Dreams of My Composites

“Why it matters that Obama dated a composite and ate a dog,” as explored by Tim Stanley in the London Telegraph:

There was a brief media firestorm yesterday when Vanity Fair broke the news that Obama’s famous “New York girlfriend” was a fiction. She appears in his 1995 memoir, Dreams From My Father, described in some detail by her appearance, voice and mannerisms. But a new biography of Obama – with an excerpt published in Vanity Fair – “reveals” that she was actually an amalgam of several different women. Politico immediately ran with “Obama: ‘New York girlfriend’ was composite” and Drudge headlined with “Obama Admits Fabricating Girlfriend in a Memoir.” Coming hot on the heels of the news that the Pres once ate a dog, his weirdo factor seems to have hit the roof.

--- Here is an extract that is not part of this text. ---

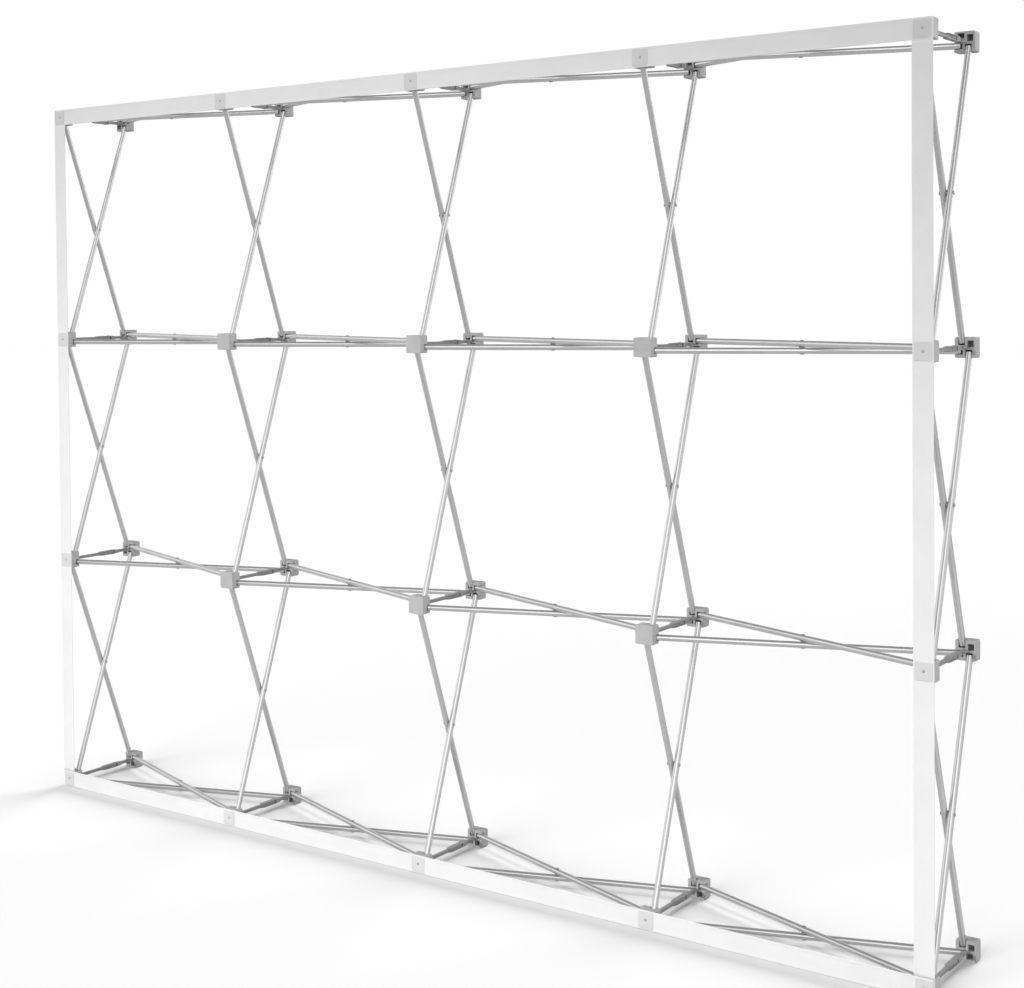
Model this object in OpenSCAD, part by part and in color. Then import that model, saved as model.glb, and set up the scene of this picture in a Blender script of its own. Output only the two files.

Actually, it turns out that Obama always said that his New York squeeze was a fake. Within a couple of hours of the story breaking, journalists pointed out that at the beginning of Dreams From My Father it reads, “For the sake of compression, some of the characters that appear are composites of people, I’ve known, and some events appear out of precise chronology.” Politico was forced to print a humiliating correction and David Graham of The Atlantic went in for the kill: “Politico has served as an unwitting pawn in a game conservative spinmeisters are playing to redefine Obama between now and November … It’s much the same as the flap over Obama eating dog, in which a different piece of Dreams From My Father, in which he describes eating canine meat as a boy in Indonesia, was rediscovered. While conservative activists and journalists present these stories while claiming that Obama wasn’t properly vetted four years ago, what’s actually happening is they’re reintroducing facts to the record, this time with a far more negative spin.”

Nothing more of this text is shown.